> [Aim]: Copy all lines that contain the word "this".

> [Dataset excerpts]:
▬▬▬

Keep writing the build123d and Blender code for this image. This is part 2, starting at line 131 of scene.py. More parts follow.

▬▬▬

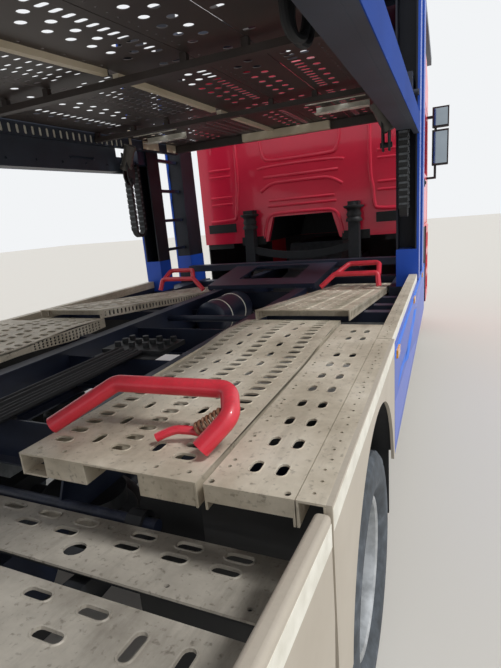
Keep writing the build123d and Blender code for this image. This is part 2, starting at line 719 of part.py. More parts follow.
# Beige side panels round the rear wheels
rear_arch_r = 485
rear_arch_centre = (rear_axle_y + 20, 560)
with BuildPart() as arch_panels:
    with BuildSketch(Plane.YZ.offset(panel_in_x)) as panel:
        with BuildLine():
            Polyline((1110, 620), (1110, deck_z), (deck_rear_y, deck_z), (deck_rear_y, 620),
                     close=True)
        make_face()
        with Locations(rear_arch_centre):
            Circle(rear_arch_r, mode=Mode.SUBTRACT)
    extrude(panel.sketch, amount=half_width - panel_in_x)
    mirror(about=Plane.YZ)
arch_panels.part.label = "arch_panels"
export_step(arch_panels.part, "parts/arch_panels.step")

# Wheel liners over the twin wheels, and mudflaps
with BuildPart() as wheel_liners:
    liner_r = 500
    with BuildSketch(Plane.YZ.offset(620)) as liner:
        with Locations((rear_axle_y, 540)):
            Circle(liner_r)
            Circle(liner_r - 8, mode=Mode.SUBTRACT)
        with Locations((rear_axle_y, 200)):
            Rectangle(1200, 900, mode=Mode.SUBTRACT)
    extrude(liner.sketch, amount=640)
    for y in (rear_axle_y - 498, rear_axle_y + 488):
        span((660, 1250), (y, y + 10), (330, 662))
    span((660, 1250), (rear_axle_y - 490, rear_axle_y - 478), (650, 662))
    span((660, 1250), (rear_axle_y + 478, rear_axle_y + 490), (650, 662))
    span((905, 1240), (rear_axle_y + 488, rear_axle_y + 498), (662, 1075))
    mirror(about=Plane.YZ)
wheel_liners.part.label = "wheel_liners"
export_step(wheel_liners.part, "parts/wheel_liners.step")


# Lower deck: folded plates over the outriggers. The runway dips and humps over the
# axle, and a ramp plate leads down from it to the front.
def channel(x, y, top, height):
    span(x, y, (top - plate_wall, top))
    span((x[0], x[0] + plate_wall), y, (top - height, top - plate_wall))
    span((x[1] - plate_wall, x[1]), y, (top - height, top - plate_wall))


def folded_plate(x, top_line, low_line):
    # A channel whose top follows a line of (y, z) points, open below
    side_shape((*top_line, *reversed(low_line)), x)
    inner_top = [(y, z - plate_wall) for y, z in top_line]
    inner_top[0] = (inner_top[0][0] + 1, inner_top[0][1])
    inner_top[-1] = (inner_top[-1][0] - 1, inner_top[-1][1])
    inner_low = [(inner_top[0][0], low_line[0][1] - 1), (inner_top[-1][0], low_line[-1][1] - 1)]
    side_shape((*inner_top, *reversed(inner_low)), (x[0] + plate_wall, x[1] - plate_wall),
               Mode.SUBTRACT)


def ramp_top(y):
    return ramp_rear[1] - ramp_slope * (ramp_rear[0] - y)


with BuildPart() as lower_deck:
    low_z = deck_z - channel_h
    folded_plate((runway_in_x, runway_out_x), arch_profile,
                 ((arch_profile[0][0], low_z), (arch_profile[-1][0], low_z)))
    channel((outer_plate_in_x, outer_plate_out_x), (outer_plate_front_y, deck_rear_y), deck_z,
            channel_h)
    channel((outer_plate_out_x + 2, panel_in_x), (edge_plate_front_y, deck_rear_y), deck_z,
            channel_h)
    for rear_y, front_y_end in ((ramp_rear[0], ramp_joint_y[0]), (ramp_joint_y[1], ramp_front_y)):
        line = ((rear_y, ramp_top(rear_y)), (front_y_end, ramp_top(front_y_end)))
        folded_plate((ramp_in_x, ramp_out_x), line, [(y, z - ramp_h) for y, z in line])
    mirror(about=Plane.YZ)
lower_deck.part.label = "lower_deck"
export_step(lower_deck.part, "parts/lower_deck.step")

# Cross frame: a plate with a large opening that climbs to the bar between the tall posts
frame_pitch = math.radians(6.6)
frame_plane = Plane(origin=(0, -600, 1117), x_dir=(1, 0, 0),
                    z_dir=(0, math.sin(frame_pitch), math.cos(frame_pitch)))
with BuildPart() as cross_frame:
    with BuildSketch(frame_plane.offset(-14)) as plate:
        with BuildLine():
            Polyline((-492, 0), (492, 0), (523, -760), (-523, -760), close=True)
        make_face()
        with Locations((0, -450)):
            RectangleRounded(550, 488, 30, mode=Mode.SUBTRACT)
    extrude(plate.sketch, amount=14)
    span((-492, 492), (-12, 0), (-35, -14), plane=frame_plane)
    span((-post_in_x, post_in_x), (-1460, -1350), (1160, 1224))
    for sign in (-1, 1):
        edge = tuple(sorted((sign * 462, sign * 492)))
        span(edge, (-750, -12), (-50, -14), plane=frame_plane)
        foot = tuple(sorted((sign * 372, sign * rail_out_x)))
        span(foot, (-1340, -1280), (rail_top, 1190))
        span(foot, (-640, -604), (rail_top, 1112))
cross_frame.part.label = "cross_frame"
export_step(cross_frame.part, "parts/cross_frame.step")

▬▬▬

> [Written answer]:
Keep writing the build123d and Blender code for this image. This is part 2, starting at line 131 of scene.py. More parts follow.
Keep writing the build123d and Blender code for this image. This is part 2, starting at line 719 of part.py. More parts follow.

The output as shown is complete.